Pretending otherwise is lying to oneself.
That said, that’s likely what the film will ask us to do. Batman as a credible concept is trope driven. So this isn’t the starkly realistic world / universe of Man of Steel anymore. If we’re going to allow the dozens of tropes required to allow Batman to be a viable entity, it’s completely forgivable to allow Superman a tradition he’s had from the beginning. Of course, something a lot of Superman fans forget is that throughout the Silver Age the disguise DIDN’T work on Lois and she spent much of her misbegotten adventures trying to prove Clark and Superman were one in the same in a singing frog trope where she knew but no one else would believe.
Hi Dr Awkward,
i have a question to ask?
Based on this article: [redacted], it try to explain the reasons why dc comics recently lost a lot of sales and lost a net profit of 2 bliion.
My question is dc character like superman and batman can open to changes and reinterpretation?
I find out many fan complaint about dc comics is that they make changes too much of the dc hero to the point that they are no longer the same iconic heroes that resonated to readers for 75+ year.
To be honest i don really read much of the comics. But take example like the common criticisms on man of steel. They said superman version in man of steel is too out of character or that it is not superman they know. They claim that dc comic should not change the core character of the dc heroes that make them special.
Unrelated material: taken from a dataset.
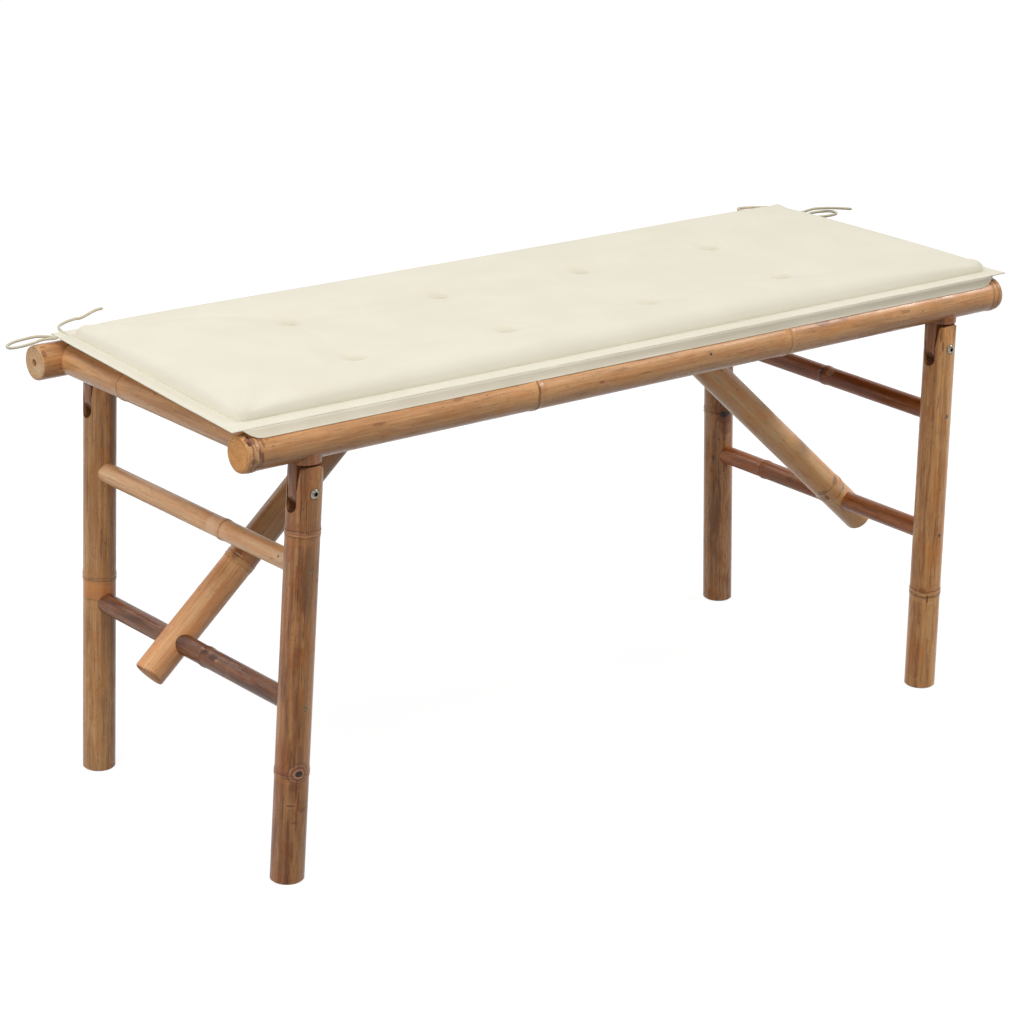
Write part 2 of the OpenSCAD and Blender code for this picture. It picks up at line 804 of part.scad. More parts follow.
long_rail(front, front_rings, false);  // front_rail
long_rail(back, back_rings, true);  // back_rail
side_rail(left, [60]);  // left_side_rail
side_rail(right, [-80]);  // right_side_rail
seat_bar(-hook_x);  // left_hook_bar
seat_bar(hook_x);  // right_hook_bar
seat_bar(-bearer_x);  // left_end_bearer
seat_bar(bearer_x);  // right_end_bearer
slat(0);  // slat_1
slat(1);  // slat_2
slat(2);  // slat_3
slat(3);  // slat_4
slat(4);  // slat_5
hinge_post(left, front);  // front_left_post
hinge_post(left, back);  // back_left_post
hinge_post(right, front);  // front_right_post
hinge_post(right, back);  // back_right_post
corner_dowels();
post_screws();
slat_nails();
seat_cushion();
tie(left_loop_route);  // left_tie_loop
tie(left_tail_route);  // left_tie_tail
tie(right_loop_route);  // right_tie_loop
tie(right_tail_route);  // right_tie_tail
tie(right_end_route);  // right_tie_end
leg(left, front, [115, 361]);  // front_left_leg
leg(left, back, [211]);  // back_left_leg
leg(right, front, [115]);  // front_right_leg
leg(right, back, [237]);  // back_right_leg
crossbar(left, upper_z, [-50], bamboo);  // left_upper_crossbar
crossbar(left, lower_z, [-26], bamboo_dark);  // left_lower_crossbar
crossbar(right, upper_z, [-6], bamboo);  // right_upper_crossbar
crossbar(right, lower_z, [90], bamboo_dark);  // right_lower_crossbar
crossbar_nails(left);  // left_crossbar_nails
crossbar_nails(right);  // right_crossbar_nails
hinge_bolts(left);  // left_hinge_bolts
hinge_bolts(right);  // right_hinge_bolts
hinge_nuts(left);  // left_hinge_nuts
hinge_nuts(right);  // right_hinge_nuts
brace(left, [104]);  // left_brace
brace(right, [23]);  // right_brace
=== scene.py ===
"""Looks of the folding garden bench: camera, floor, lights, bamboo, steel, cushion and ties.

Places are written in millimetres and turned into metres by MM. X runs along the bench,
Y from front to back and Z up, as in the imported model.
"""
import math

import bmesh
import bpy
from mathutils import Matrix, Vector, noise


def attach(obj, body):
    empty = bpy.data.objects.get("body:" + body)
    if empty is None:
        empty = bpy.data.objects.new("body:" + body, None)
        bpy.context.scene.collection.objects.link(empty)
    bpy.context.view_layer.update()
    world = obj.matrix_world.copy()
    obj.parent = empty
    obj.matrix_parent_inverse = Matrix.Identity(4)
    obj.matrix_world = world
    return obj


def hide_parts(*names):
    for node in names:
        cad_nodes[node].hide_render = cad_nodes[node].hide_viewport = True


MM = 0.001

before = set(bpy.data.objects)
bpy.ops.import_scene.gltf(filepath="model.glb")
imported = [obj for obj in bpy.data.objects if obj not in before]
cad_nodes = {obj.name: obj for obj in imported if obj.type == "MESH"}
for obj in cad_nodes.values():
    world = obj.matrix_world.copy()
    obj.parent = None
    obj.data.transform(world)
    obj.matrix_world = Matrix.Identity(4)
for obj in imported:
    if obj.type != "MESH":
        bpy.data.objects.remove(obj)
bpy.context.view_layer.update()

# Camera: where it stands, which way it looks in degrees, and its lens in millimetres.
CAMERA_AT = (-2200.94, -2649.79, 1439.47)
CAMERA_YAW = 50.61
CAMERA_PITCH = 19.16
CAMERA_ROLL = 1.5
CAMERA_LENS = 120.2
CAMERA_SENSOR = 36

# Stage: the floor's half size in metres, its colour for light and as it is seen, and the ambient light.
FLOOR_HALF = 12.0
FLOOR_PLAIN = (0.14, 0.137, 0.134, 1)
FLOOR_SHOWN = (0.22, 0.22, 0.22, 1)
FLOOR_GLOW = 0.90
AMBIENT = 0.43
WHITE = (1, 1, 1, 1)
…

What seriously are you telling me that fan don want superman or batman to undergo any major changes in order to remain relevant? Why? I don understand why superman or batman need to be very limited by their archetype and what they represent. Are you telling me that superman should not have any human flaw and conflict? Are you telling me that superman should always be a perfect flawless hero no matter what the complicated situations he is facing?
Leon, $2 million (not billion) revenue (not profit).
It’s because of the move to Burbank and the soft reception to Convergence, nothing to stress about.
If you listen to the podcast, I think you know my opinion on varying takes.